In order to solve the problem of complex and difficult implementation of large capacity and ultra-long haul transmission system in C＋L band, a Remote Gain Unit (RGU) is designed to amplify both C and L bands.

The article examines the theory of optical signal amplification by Erbium-Doped Fiber (EDF) and derives the relationship between the length of EDF and the gain as well as the noise figure of the RGU. Then, through simulation, the gain and noise factor of the RGU under different design schemes are compared. The best EDF length of C and L bands in RGU is selected, and the optimal performance of the C＋L band RGU based on the Remote Optical Pump Amplifier (ROPA) system is designed by optimizing the parameters of the optical path sub-system. The article also reports on the experimental verification of a single-carrier 400 Gbit/s ultra-large capacity long-span unrepeatered transmission system based on a backward RGU, operating in the C＋L bands.

A new record of 36 Tbit/s (90×400 Gbit/s) repeaterless transmission of 342.5 km is achieved in the experiment by using forward high-order Raman amplification technology and high-order pump combined with backward ROPA amplification technology.

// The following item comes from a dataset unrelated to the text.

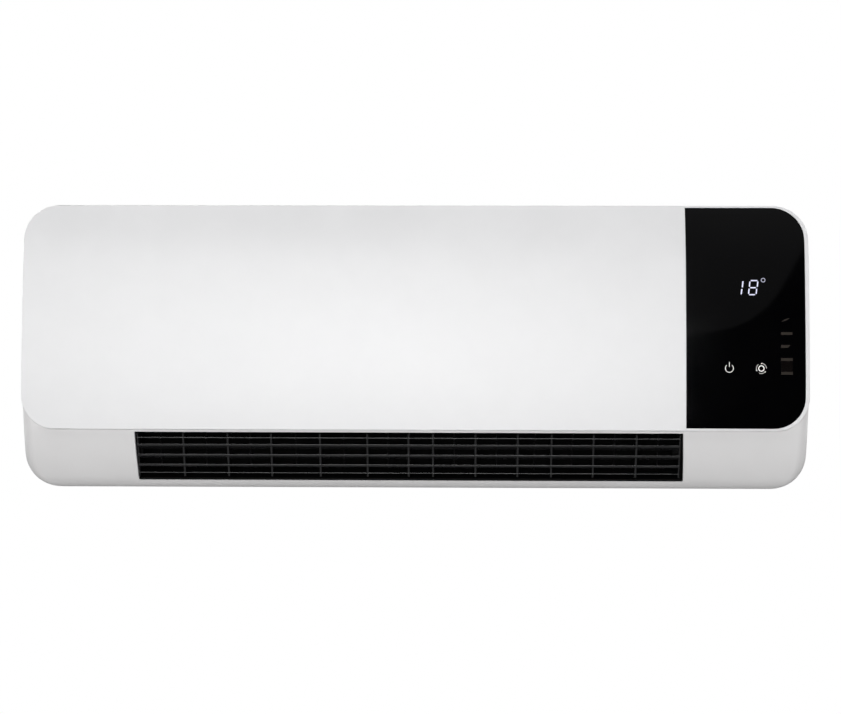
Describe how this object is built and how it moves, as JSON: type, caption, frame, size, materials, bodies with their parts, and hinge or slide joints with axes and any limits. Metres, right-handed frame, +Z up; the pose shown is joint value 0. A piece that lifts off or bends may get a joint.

The results show that the gain and noise factor of the experimental C＋L band RGU are highly consistent with the results of the simulation data. The design of the 17 m EDF in the C band and 21 m erbium fiber in the L band under this remote gain structure is consistent with the theoretical research. The transmission records of the experimental system show that the C＋L band RGU designed based on theoretical research is feasible in the non-relay large-capacity transmission system and can greatly improve the transmission distance of the C＋L band transmission system. The experimentally significant results obtained in the article provide experimental evidence for the performance, indicators, parameters, and standards of the system, guiding the expansion of signal bands in the application of high-capacity Ultra-Long-Haul (ULH) systems in China.